My kid sister did it for a while and she's pretty awesome, and patient, too.
"The scientist is possessed by the sense of universal causation...His religious feeling takes the form of a rapturous amazement at the harmony of natural law, which reveals an intelligence of such superiority that, compared with it, all the systematic thinking and acting of human beings is an utterly insignificant reflection." -- Albert Einstein.

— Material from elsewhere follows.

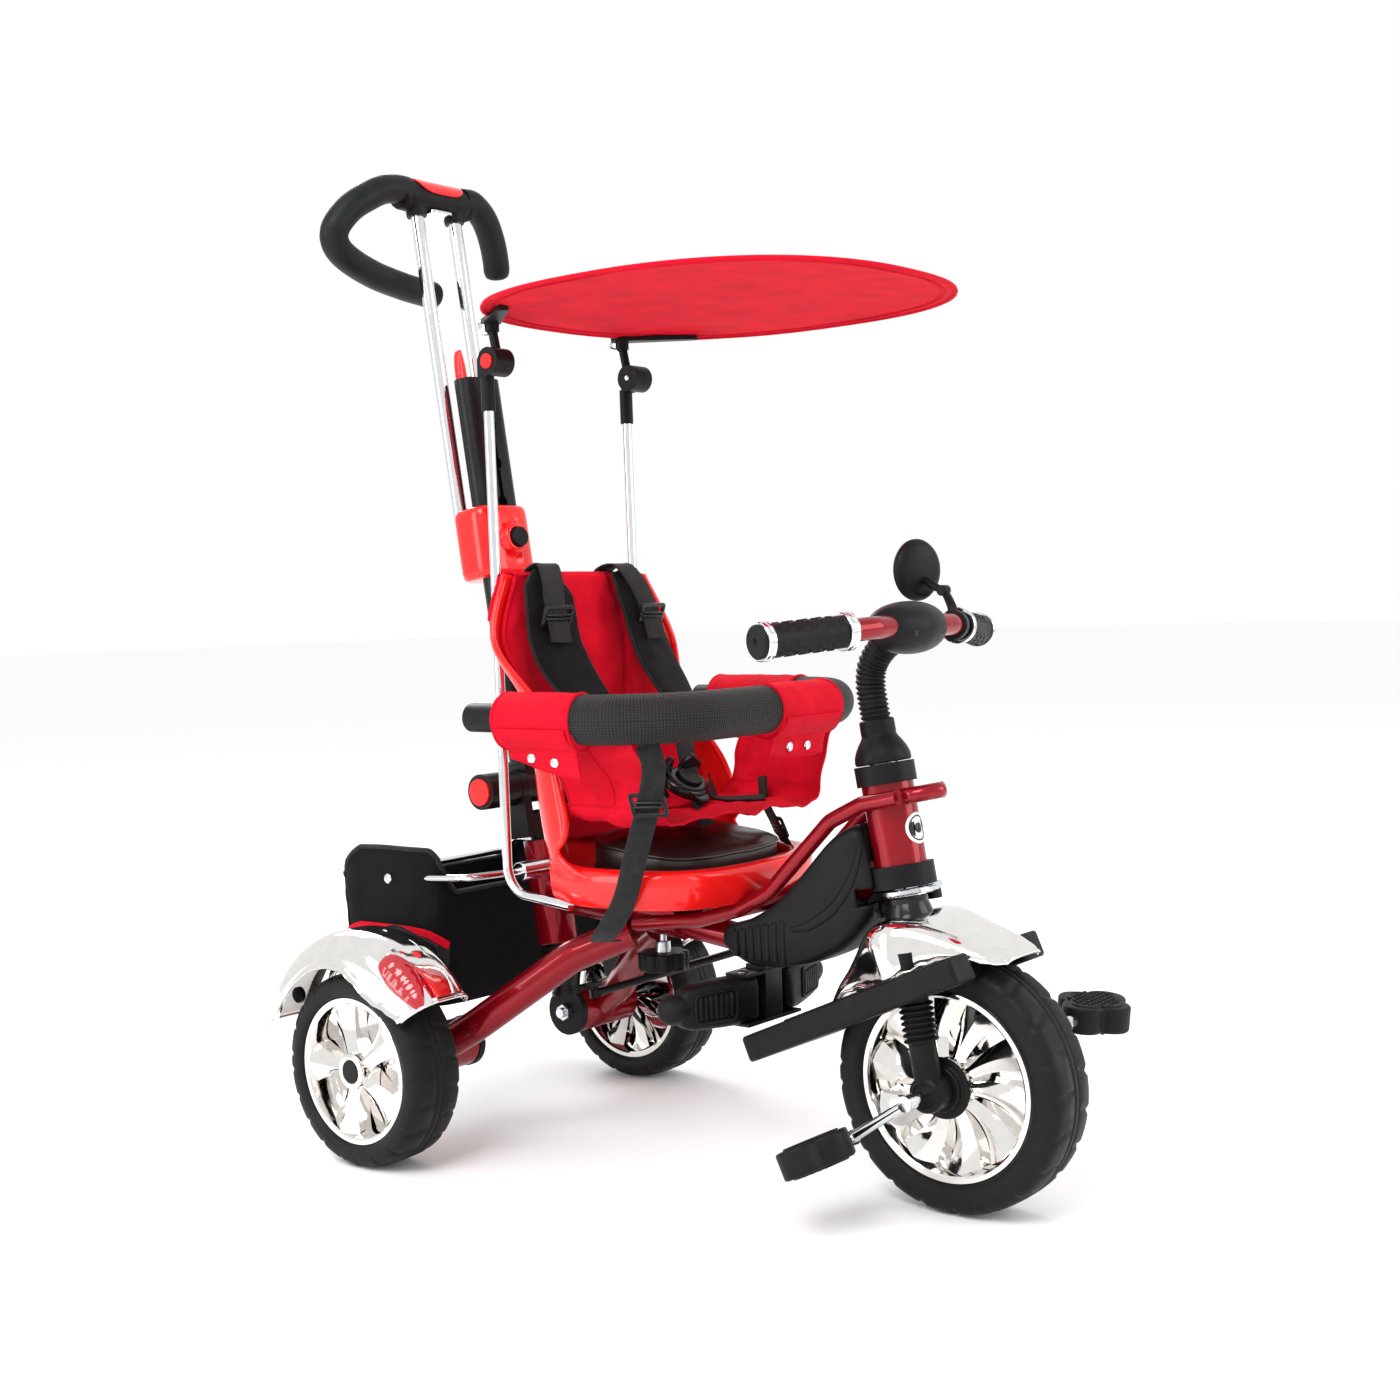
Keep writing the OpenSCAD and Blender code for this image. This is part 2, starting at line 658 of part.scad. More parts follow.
// From the axle to the end of the near crank; the far crank points the other way
crank_side = crank_len * unit([0, 66, -45]);

module front_tyre() color("#2a2a2c") placed()
    translate(front_hub_at) tyre_ring(front_wheel_r, front_rim_r, tyre_w);
module front_rim() color(colour_chrome) placed()
    translate(front_hub_at) spoked_rim(front_rim_r, tyre_w - 6, 24, crank_d / 2, 10, 10);
module front_hub() color(colour_black) placed() translate(front_hub_at) both() difference() {
    union() {
        x_rod(31, 36, 30);
        x_rod(36, 41, 22);
    }
    x_rod(30, 42, crank_d / 2);
}

module crank_axle() color(colour_chrome) placed() translate(front_hub_at) {
    x_rod(-102, 102, crank_d / 2);
    for (s = [-1, 1]) {
        foot = -s * crank_side;
        rod([s * 95, 0, 0], [s * 95, 0, 0] + foot, crank_d - 1);
        translate([s * 95, 0, 0] + foot) x_rod(s > 0 ? -7 : -87, s > 0 ? 87 : 7, crank_d / 2);
        for (k = [0, 1]) translate([s * 95, 0, 0] + foot * k) x_rod(-7, 7, 7.5);
    }
}

// Three-lobed pedal block round its own spindle hole
module pedal_block() difference() {
    union() {
        translate([0, 0, -13]) linear_extrude(height = 26) {
            translate([106.5, -24]) square([88, 48]);
            for (x = [128, 151, 174]) translate([x, 0]) circle(r = x == 151 ? 38 : 31);
        }
        translate([151, 0, -15]) cylinder(h = 30, r = 26);
    }
    x_rod(100, 183, crank_d / 2 + run_gap);
    translate([92, -40, -20]) cube([14.5, 80, 40]);
    translate([196, -40, -20]) cube([20, 80, 40]);
}

module pedal_near() color(colour_black) placed()
    translate(front_hub_at + crank_side) rotate([-26, 0, 0]) mirror([1, 0, 0]) pedal_block();
module pedal_far() color(colour_black) placed()
    translate(front_hub_at - crank_side) rotate([6, 0, 0]) pedal_block();

// ---- push bar ----

module push_column() color(colour_black) placed() on_bar() difference() {
    union() {
        translate([0, 0, -242]) cylinder(h = 214, r = steerer_r);
        translate([0, 0, -232]) cylinder(h = 46, r1 = 15, r2 = 21);
        translate([-40, -18, -58]) cube([80, 36, 26]);
        both() {
            translate([28, -18, -40]) cube([12, 36, 40]);
            x_rod(28, 40, 21);
            x_rod(40, 88, 20);
        }
        x_rod(-60, 60, 5);
        translate([0, 0, -242.5]) cylinder(h = 5, r = 16);
        translate([0, -9, -242.5]) cube([arm_x, 18, 5]);
        translate([arm_x, 0, -242.5]) cylinder(h = 5, r = 9);
    }
    both() x_rod(78, 90, 15.1);
    translate([arm_x, 0, -250]) cylinder(h = 20, r = 4 + run_gap);
}

module lock_button() on_bar() x_rod(82, 91, 15);
module lock_button_near() color(colour_red) placed() mirror([1, 0, 0]) lock_button();
module lock_button_far() color(colour_red) placed() lock_button();

module mast() color(colour_black) placed() on_bar() difference() {
    union() {
        x_rod(-27.5, 27.5, 19);
        translate([-27.5, -15, 0]) cube([55, 30, 30]);
        translate([0, 0, 26]) linear_extrude(height = mast_top - 26) oval(60, 30);
    }
    translate([0, 0, 40]) linear_extrude(height = mast_top) oval(54, 24);
    x_rod(-30, 30, 5 + run_gap);
    for (i = [0 : 3]) translate([0, -5, button_s + hole_pitch * i]) rotate([90, 0, 0]) cylinder(h = 20, r = 7);
    translate([-3, -25, button_s - 8]) cube([6, 20, hole_pitch * 3 + 16]);
}

module handle_clamp() color(colour_red) placed() on_bar() difference() {
    union() {
        translate([0, 0, 243]) linear_extrude(height = 82) {
            translate([0, -1]) oval(74, 38);
            translate([-41, 2]) square([82, 28]);
            translate([0, 28]) oval(82, 22);
        }
        translate([0, -18, button_s]) rotate([90, 0, 0]) cylinder(h = 12, r1 = 19, r2 = 16);
        translate([-19, 16.5, 300]) rotate([-90, 0, 0]) translate([0, -220, 0])
            linear_extrude(height = 13) polygon([[0, 220], [38, 220], [34, 40], [19, 0], [4, 40]]);
    }
    translate([0, 0, 230]) linear_extrude(height = 110) oval(60.8, 30.8);
    for (s = [-1, 1]) translate([s * tube_x, tube_y, 250]) cylinder(h = 400, r = 8);
    translate([0, -14, button_s]) rotate([90, 0, 0]) cylinder(h = 30, r = 11.1);
}

module handle_button() color(colour_black) placed() on_bar() translate([0, 0, button_s]) rotate([90, 0, 0]) {
    translate([0, 0, 22]) cylinder(h = 14, r = 11);
    translate([0, 0, 8]) cylinder(h = 14, r = 2.6);
}

module handle_tubes() color(colour_chrome) placed() on_bar()
    for (s = [-1, 1]) translate([s * tube_x, tube_y, 250]) cylinder(h = 438, r = 8);

ring_tilt = 24;
// Path of the grip ring in the plane that hangs back from the top of the tubes
ring_path = [
    [-52, 0, 4], [-104, 0, 2], [-152, 0, -50], [-112, 0, -98], [10, 0, -112]
];
ring_far = [[52, 0, 4], [88, 0, 2], [112, 0, -40], [118, 0, -84]];

module handle_grip() color(colour_black) placed() on_bar() translate([0, tube_y, 700]) difference() {
    union() {
        rotate([ring_tilt, 0, 0]) {
            swept_bar(ring_path, 34, 32, [0, 1, 0]);
            swept_bar(ring_far, 34, 32, [0, 1, 0]);
        }
        x_rod(-54, 54, 18);
        for (s = [-1, 1]) translate([s * tube_x, 0, -22]) cylinder(h = 22, r = 12);
    }
    for (s = [-1, 1]) translate([s * tube_x, 0, -450]) cylinder(h = 438, r = 8);
}

module link_rod() color(colour_black) placed() {
    rear = [arm_x, bar_y - 250.5 * sin(bar_lean), bar_z - 250.5 * cos(bar_lean)];
    front = [arm_x, steer_y - 32 * sin(rake), steer_z - 32 * cos(rake)];
    rod(rear, front, 9);
    on_bar() translate([arm_x, 0, -255.5]) cylinder(h = 10, r = 8);
    on_bar() translate([arm_x, 0, -247]) cylinder(h = 12, r = 4);
    on_steer() translate([arm_x, 0, -37]) cylinder(h = 9.5, r = 8);
    on_steer() translate([arm_x, 0, -30]) cylinder(h = 12.5, r = 4);
}

// ---- fold-away foot pegs ----

module peg() difference() {
    translate([peg_x, peg_y, 161]) rotate([0, 0, peg_sweep]) {
        linear_extrude(height = 48) {
            circle(r = 13);
            translate([0, -13]) square([68, 26]);
            translate([68, 0]) circle(r = 13);
        }
        translate([72, 0, 24]) x_rod(0, 15, 15);
        translate([87, 0, 24]) rotate([0, 90, 0]) rotate_extrude() intersection() {
            circle(r = 15);
            translate([0, 0]) square([15, 15]);
        }
    }
    translate([peg_x, peg_y, 150]) cylinder(h = 80, r = 3 + run_gap);
}
module peg_near() color(colour_black) placed() mirror([1, 0, 0]) peg();
module peg_far() color(colour_black) placed() peg();

// ---- the node that is asked for, or all of them ----

head_tube();
frame_rails();
main_tube();
rear_fork();
hub_discs();
rear_axles();
column_sleeve();
head_cups();
frame_covers();
peg_bracket();
seat_shell();
seat_cushion();
backrest_cover();
harness();
seat_liner();
hoop_sockets();
canopy_posts();
lower_elbows();
mudguards();
basket_bag();
basket_rail();
steerer();
stem_gaiter();
handlebar();
bar_cover();
grips();
fork();
steering_arm();
front_fender();
foot_plate();
mirror_head();
front_tyre();
front_rim();
front_hub();
crank_axle();
pedal_near();
pedal_far();
rear_tyre_near();
rear_rim_near();
rear_tyre_far();
rear_rim_far();
push_column();
mast();
handle_clamp();
handle_tubes();
handle_grip();
handle_button();
lock_button_near();
lock_button_far();
link_rod();
seat_knob();
peg_near();
peg_far();
canopy_arms();
canopy();
elbow_button_near();
elbow_button_far();
hoop_tube();
hoop_padding();
buckle_button();
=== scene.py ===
"""Looks of the children's tricycle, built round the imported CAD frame."""
from math import copysign, cos, exp, pi, radians, sin, sqrt, tan

import bpy
import bmesh
from mathutils import Matrix, Vector, noise


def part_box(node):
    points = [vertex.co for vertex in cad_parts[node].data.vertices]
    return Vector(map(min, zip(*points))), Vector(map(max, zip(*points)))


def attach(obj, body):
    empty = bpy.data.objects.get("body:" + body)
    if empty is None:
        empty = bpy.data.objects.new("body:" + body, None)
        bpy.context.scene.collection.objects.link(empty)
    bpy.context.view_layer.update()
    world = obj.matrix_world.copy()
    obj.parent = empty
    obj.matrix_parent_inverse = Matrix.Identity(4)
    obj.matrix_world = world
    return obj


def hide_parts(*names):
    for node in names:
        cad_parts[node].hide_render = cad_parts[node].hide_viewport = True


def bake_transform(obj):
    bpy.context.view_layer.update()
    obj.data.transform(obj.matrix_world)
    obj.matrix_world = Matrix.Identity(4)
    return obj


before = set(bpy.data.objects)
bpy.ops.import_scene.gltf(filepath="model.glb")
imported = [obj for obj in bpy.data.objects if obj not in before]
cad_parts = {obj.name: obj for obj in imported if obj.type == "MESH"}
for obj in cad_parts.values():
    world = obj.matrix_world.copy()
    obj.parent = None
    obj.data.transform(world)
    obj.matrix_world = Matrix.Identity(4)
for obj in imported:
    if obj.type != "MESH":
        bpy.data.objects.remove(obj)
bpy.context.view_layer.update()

# ---------------------------------------------------------------- places
MM = 0.001
TAU = 2 * pi
_lo, _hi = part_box("rear_tyre_near")
AXLE_Y = (_lo[1] + _hi[1]) / 2


def place(x, y, z, tilt=0.0):
    """Matrix from millimetres in a local frame to metres. Y is counted from the rear axle."""
    return (Matrix.Translation((x * MM, y * MM + AXLE_Y, z * MM)) @ Matrix.Rotation(radians(tilt), 4, "X")
        @ Matrix.Scale(MM, 4))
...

"Everyone who is seriously involved in the pursuit of science becomes convinced that a spirit is manifest in the laws of the universe -- a spirit vastly superior to that of man." -- Albert Einstein
Immediately you would like to know where this number [ α] for a coupling comes from: is it related to pi, or perhaps to the base of natural logarithms? Nobody knows. Its one of the greatest da-- mysteries in physics: a magic number that comes to us with no understanding by man. You might say the hand of God wrote the number, and we dont know how He pushed His pencil." -- Richard Feynman, Nobel Laurette Physics, QED The Strange Theory of Light and Matter, Page 129., Princeton University Press, 1985.
"One of the most fundamental laws of natural science is that nothing in the physical world ever happens without a cause. There simply cannot be a creation without some kind of spiritual creator." -- Werner von Braun
"This beautiful system of the sun, planets and comets could only proceed from the counsel and dominion of an intelligent and powerful Being...." -- Sir Isaac newton, inventor of the scientific method, calculus and orbital mechanics.
From what I hear on this thread, the nasty mob threw feces at her, or something just as bad.
Present all the information as theory, and not fact. Present supposition on the part of scientists as supposition, and not as hard and fast law.
In a word........tell the truth.
Don't say that the Grand Canyon was formed by the Colorado River over millions of years, as if there's no other opinion. Say that "most scientists think" that the Colorado River created the Grand Canyon. Don't present the evolution of man from ape as reality, but say "most scientists think" that man descended from animals.
That way, in a few years when the evolutionary 'facts' once again are refuted, as they have been repeatedly in the past, then you don't have to spend taxpayer's money, and buy all new signs for the exhibit. :)
Fair enough?
I'm going to have to take a posting break but I will respond.